The other thing that pisses me off about what leads this country is the whole thing about greed. I don't think I need to go into any detail about that....

It's just overwhelming sad, and the big thing is that I didn't really realize it. Now that I'm trying to come to terms with all this stuff that I should have realized, I'm going through a change and I'm disappointing people and letting a lot of people down, but I'm just trying to cope, because I'm close to another depression. I mean serious one. I drank practically a whole bottle of tequila one night and passed out, and I don't get hang overs or throw up and the next morning I was like. That was extremely peaceful. Just imagine, a bottle of jack, maybe a bottle of rum and a few beers and you don't have to worry about getting up. Look I apologize to the people I'm letting down, but I really need to focus on myself and see what I can do to make sure I can survive in this world without giving up. I can't quit. I have a little girl that loves me and needs me, and I need to protect her how I can, even if it isn't much BECAUSE OF HER STUPID BITCH OF A MOM!!! FUCK YOU, YOU STUPID BITCH!!
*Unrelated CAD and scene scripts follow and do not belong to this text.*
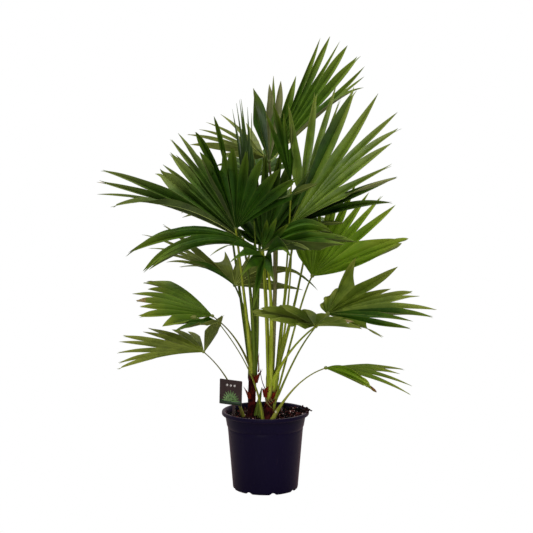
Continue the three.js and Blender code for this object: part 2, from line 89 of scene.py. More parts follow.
# Each leaf: stalk from base over mid to hub, stalk radii, n fingers joined up to `join` of their length, which side faces
# the front (1 upper, -1 under), and control ribs (angle in the front view, turn to the front, length, droop).
# LEAVES-BEGIN
LEAVES = {
    "lower_left": dict(base=(-52, -16, 180), mid=(-92, -20, 271), hub=(-146, -30, 338), reach=(4.4, 2.3), n=10, join=0.55, gaps=(9,), outer=(1, 0.8), wide={9: 1.6}, face=1,
        ribs=[(178, 17, 211, 0.17), (176, 14, 207, 0.15), (175, 10, 208, 0.06), (172, 3, 203, 0), (169, -3, 199, 0), (161, -13, 160, 0.04), (156, -22, 161, 0.08), (144, -43, 138, 0.14), (130, -60, 133, 0.15), (61, -33, 109, 0)]),
    "mid_left": dict(base=(-37.2, -10.3, 302), mid=(-75, -8, 371), hub=(-125, -10, 421), reach=(3, 2.4), n=8, join=0.7, outer=(1, 2.2), wide={3: 1.5}, face=1,
        ribs=[(174, 27, 133, 0.2), (170, 16, 184, 0.12), (164, 11, 182, 0.12), (159, 6, 196, 0.15), (153, 0, 215, 0.2), (145, -7, 193, 0.25), (142, -14, 222, 0.27), (139, -20, 230, 0.3)]),
    "small_left": dict(base=(-6, -48, 180), mid=(-37, -44, 295), hub=(-112, -45, 413), reach=(4, 2.2), n=4, join=0.6, face=1,
        ribs=[(176, 34, 53, 0.1), (-179, 14, 106, 0.15), (176, 5, 118, 0.1), (167, 0, 68, 0.05)]),
    "under_left": dict(base=(-32.3, -0.8, 302), mid=(-43, 22, 397), hub=(-73, 40, 487), reach=(3, 2.6), n=14, join=0.48, face=-1,
        ribs=[(131, 12, 188, 0.42), (138, 11, 180, 0.38), (140, 8, 216, 0.35), (140, 4, 243, 0.32), (140, 0, 271, 0.3), (139, -6, 301, 0.25), (135, -11, 253, 0.12), (108, -31, 96, 0), (85, -33, 83, 0), (64, -24, 100, 0), (50, -18, 114, 0), (41, -4, 265, 0.7), (30, -11, 156, 0.3), (7, 0, 165, 0.18)]),
    "front": dict(base=(7.6, -36.1, 272), mid=(1, -47, 456), hub=(-8, -72, 585), reach=(3.1, 2.9), n=15, join=0.52, gaps=(6, 9,), cuts={1: 0.66, 2: 0.66, 4: 0.64, 5: 0.66, 6: 0.14, 9: 0.14, 10: 0.8, 12: 0.78, 13: 0.7, 14: 0.35}, wide={0: 1.1, 1: 1.2, 2: 1.2, 3: 1.1, 4: 1.2, 5: 1.2}, face=1,
        ribs=[(158, 17, 291, 0.47), (153, 13, 313, 0.57), (152, 10, 315, 0.59), (154, 7, 337, 0.42), (151, 5, 355, 0.48), (147, 3, 377, 0.57), (82, 35, 100, 0), (68, 29, 104, 0), (52, 29, 113, 0.08), (50, -2, 264, 0.63), (41, 1, 229, 0.5), (24, 6, 230, 0.28), (18, 10, 234, 0.19), (14, 17, 206, 0.12), (38, 34, 170, 0.44)]),
    "front_low": dict(base=(13, -40.5, 272), mid=(13, -64, 468), hub=(-1, -96, 572), reach=(3.1, 2.9), n=6, join=0.45, wide={0: 0.6, 4: 0.6, 5: 0.6}, face=1,
        ribs=[(63, 44, 186, 0.55), (23, 81, 152, 0.3), (-116, 63, 135, 0.35), (143, 68, 178, 0.35), (140, 58, 195, 0.3), (135, 39, 224, 0.45)]),
    "heart": dict(base=(5.8, -29.4, 272), mid=(6, -20, 389), hub=(-6, 0, 588), reach=(3.3, 2.8), n=12, join=0.5, wide={4: 1.3, 5: 1.6, 6: 1.8, 7: 1.7}, face=1,
        ribs=[(147, -7, 83, 0), (133, -6, 130, 0), (106, -6, 193, 0), (96, -3, 213, 0), (88, 0, 224, 0), (79, 0, 232, 0), (72, 0, 233, 0.02), (57, 1, 250, 0.05), (48, 1, 291, 0.08), (34, 2, 383, 0.12), (35, 3, 373, 0.3), (31, 6, 228, 0.25)]),
    "front_left": dict(base=(-33.5, -14.8, 302), mid=(-48, -38, 457), hub=(-69, -65, 636), reach=(3, 3), n=10, join=0.6, wide={0: 1.2, 1: 1.1, 3: 0.8}, face=1,
        ribs=[(112, 22, 230, 0.05), (106, 15, 348, 0.26), (98, 23, 218, 0.03), (98, 16, 336, 0.15), (92, 22, 219, 0.03), (82, 22, 213, 0.04), (72, 22, 209, 0.06), (58, 24, 212, 0.08), (47, 24, 225, 0.1), (38, 22, 257, 0.12)]),
    "wide_left": dict(base=(-27.7, -15.2, 302), mid=(-34, -22, 462), hub=(-53, -35, 607), reach=(3, 2.8), n=11, join=0.62, wide={0: 0.7, 1: 0.65, 2: 0.65, 3: 0.62, 4: 1.7, 5: 0.8, 6: 1.6, 7: 0.9, 8: 0.9}, face=1,
        ribs=[(143, 0, 389, 0.4), (151, -3, 395, 0.21), (151, -5, 396, 0.14), (147, -6, 402, 0.13), (139, -10, 272, 0.05), (135, -11, 274, 0.05), (129, -12, 284, 0.05), (127, -14, 273, 0.05), (123, -13, 327, 0.1), (119, -14, 332, 0.1), (118, -18, 253, 0.05)]),
    "high_left": dict(base=(-22.8, -5.7, 302), mid=(-16, 90, 524), hub=(-3, 130, 792), reach=(3, 3), n=7, join=0.35, wide={0: 1.5, 1: 2.2, 2: 1.3, 6: 1.2}, face=-1,
        ribs=[(169, 0, 100, 0.1), (159, -9, 198, 0.22), (155, -16, 218, 0.16), (149, -25, 209, 0.16), (142, -31, 212, 0.14), (130, -38, 213, 0.14), (119, -58, 178, 0.03)]),
    "edge_left": dict(base=(-23.2, -11.5, 302), mid=(-18, -14, 461), hub=(-29, -8, 670), reach=(3, 2.8), n=6, join=0.5, face=1,
        ribs=[(102, -24, 275, 0.02), (99, -17, 270, 0), (97, -11, 274, 0), (96, -4, 270, 0), (93, 2, 249, 0), (91, 8, 245, 0.02)]),
    "top": dict(base=(14.1, -19.2, 272), mid=(23, 25, 547), hub=(9, 45, 785), reach=(3.3, 3), n=13, join=0.56, outer=(2.2, 1), wide={0: 2.1, 1: 2, 2: 1.4, 3: 1.5, 5: 0.75, 7: 0.5, 8: 1.2, 9: 1.3}, face=1,
        ribs=[(102, 0, 180, 0), (90, -9, 189, 0), (87, -12, 209, 0), (82, -17, 204, 0), (72, -23, 232, 0), (66, -22, 342, -0.01), (63, -24, 361, -0.02), (58, -24, 362, -0.02), (55, -23, 367, 0), (50, -21, 365, 0.02), (44, -18, 350, 0.03), (44, -15, 339, 0.07), (47, -12, 340, 0.17)]),
    "top_front": dict(base=(28.2, -30.6, 272), mid=(49, -32, 554), hub=(60, -35, 739), reach=(3.3, 3.3), n=4, join=0.5, outer=(1, 1.6), wide={0: 0.7, 1: 1.5, 2: 0.8, 3: 1}, face=1,
        ribs=[(108, 16, 205, 0.08), (101, 14, 224, 0.1), (96, 16, 182, 0.02), (90, 19, 155, 0)]),
    "right_upright": dict(base=(26.4, -23.9, 272), mid=(52, 12, 505), hub=(85, 10, 692), reach=(3.3, 2.8), n=4, join=0.35, outer=(1.6, 1), wide={0: 0.9, 1: 1.2, 2: 1.5, 3: 0.7}, face=1,
        ribs=[(97, 5, 240, 0), (83, 0, 263, 0), (74, -3, 300, 0.03), (69, -5, 267, 0)]),
    "right_long": dict(base=(25.7, -37, 272), mid=(56, -34, 488), hub=(58, -36, 640), reach=(3.3, 2.8), n=7, join=0.5, wide={0: 1.4, 1: 1.15, 5: 0.7}, face=1,
        ribs=[(65, 0, 360, 0), (53, 3, 337, -0.13), (51, 6, 398, 0.1), (50, 9, 399, 0.17), (45, 12, 338, 0.1), (37, 15, 303, 0.09), (34, 17, 308, 0.14)]),
    "right_fan": dict(base=(29, -34, 236), mid=(79, -18, 430), hub=(111, -8, 517), reach=(3, 3.1), n=13, join=0.58, fused=10, cuts={11: 0.92, 12: 0.92}, wide={10: 0.8, 11: 1, 12: 0.9}, face=1,
        ribs=[(116, 0, 105, 0.03), (103, -1, 123, 0), (90, -4, 153, 0), (83, -8, 173, 0), (76, -11, 195, 0), (72, -13, 224, 0), (64, -14, 250, 0), (55, -14, 247, 0), (48, -10, 257, 0), (40, -5, 262, 0), (33, 4, 238, 0.17), (25, 6, 251, 0.05), (13, 9, 218, -0.16)]),
    "right_low": dict(base=(36, -26, 236), mid=(82, -32, 346), hub=(146, -45, 432), reach=(3, 3.1), n=13, join=0.55, cuts={1: 0.9, 2: 0.9, 7: 0.7, 8: 0.62, 9: 0.64, 10: 0.5, 11: 0.5}, wide={10: 0.8, 11: 1.1, 12: 0.5}, face=1,
        ribs=[(117, -38, 33, 0), (90, -29, 45, 0), (66, -19, 68, 0), (63, -6, 151, 0), (34, -7, 207, 0.04), (24, -7, 167, 0.05), (19, -3, 215, 0.08), (17, 2, 228, 0.1), (12, 9, 264, 0.14), (8, 14, 254, 0.12), (6, 22, 213, 0.12), (-8, 24, 211, -0.03), (-11, 33, 154, 0.1)]),
    "right_small": dict(base=(19.9, -40.8, 272), mid=(58, -50, 344), hub=(117, -70, 407), reach=(3.2, 3.7), n=11, join=0.66, cuts={6: 0.84, 7: 0.8, 8: 0.8, 9: 0.76}, wide={8: 0.6, 9: 0.7}, face=-1,
        ribs=[(10, 22, 118, 0.15), (24, 37, 113, 0.1), (44, 54, 112, 0.08), (102, 60, 127, 0.06), (136, 42, 150, 0.08), (153, 24, 171, 0.12), (156, 25, 190, 0.14), (155, 36, 170, 0.14), (151, 60, 139, 0.1)]),
    "lower_right": dict(base=(17, -56, 180), mid=(74, -62, 263), hub=(141, -70, 307), reach=(4, 2.6), n=7, join=0.5, fused=4, gaps=(4,), outer=(1, 0.6), cuts={1: 0.66}, wide={4: 1.1, 5: 1.25, 6: 1.1}, face=1,
        ribs=[(3, -12, 194, 0.11), (4, 0, 177, 0.15), (0, 8, 205, 0.18), (-3, 17, 207, 0.2), (16, 34, 128, 0.45), (-10, 36, 146, 0.14), (-13, 42, 134, 0.04)]),
    "back_right": dict(base=(8.3, -23, 272), mid=(24, 60, 440), hub=(28, 110, 610), reach=(3, 2.6), n=11, join=0.52, face=1,
        ribs=[(20, -55, 240, 0.15), (50, -62, 310, 0.15), (90, -66, 330, 0.12), (135, -60, 310, 0.15), (160, -50, 260, 0.15)]),
    "back_left": dict(base=(-36.8, -4.5, 302), mid=(-58, 50, 450), hub=(-88, 90, 650), reach=(3, 2.6), n=10, join=0.52, face=1,
        ribs=[(170, -45, 170, 0.2), (150, -60, 270, 0.2), (110, -70, 310, 0.2), (60, -65, 290, 0.2), (20, -50, 200, 0.2)]),
    "back_far_right": dict(base=(21, -19.5, 272), mid=(66, 42, 428), hub=(104, 76, 606), reach=(3, 2.6), n=9, join=0.52, face=1,
        ribs=[(20, -68, 220, 0.2), (50, -72, 280, 0.2), (90, -74, 300, 0.2), (124, -72, 270, 0.2), (150, -70, 180, 0.2)]),
    "back_top": dict(base=(-26.5, -1.2, 302), mid=(-26, 95, 510), hub=(-22, 160, 740), reach=(3, 2.6), n=11, join=0.52, face=1,
        ribs=[(175, -60, 220, 0.12), (150, -66, 300, 0.12), (110, -70, 330, 0.1), (60, -68, 300, 0.1), (20, -58, 220, 0.1)]),
}
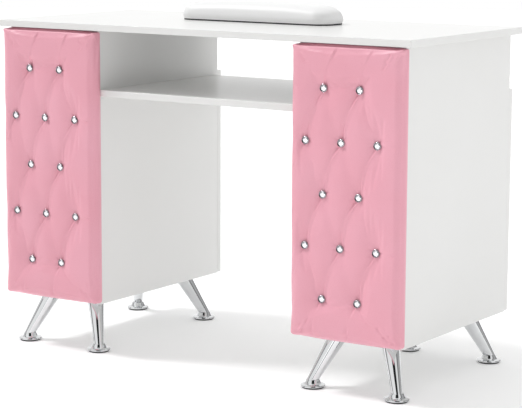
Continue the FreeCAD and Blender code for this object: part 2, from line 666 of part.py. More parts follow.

I apologize, but I have a lost a lot of innocence and androgyny, but I needed to lose it to live, and hopefully become a person that can actually survive in this fucked up little green and blue ball that we call a planet and letting it go to hell.

*Sighs* If the bible is right and what happens after we get world peace, then I hope we get world peace soon because this little place is going to hell.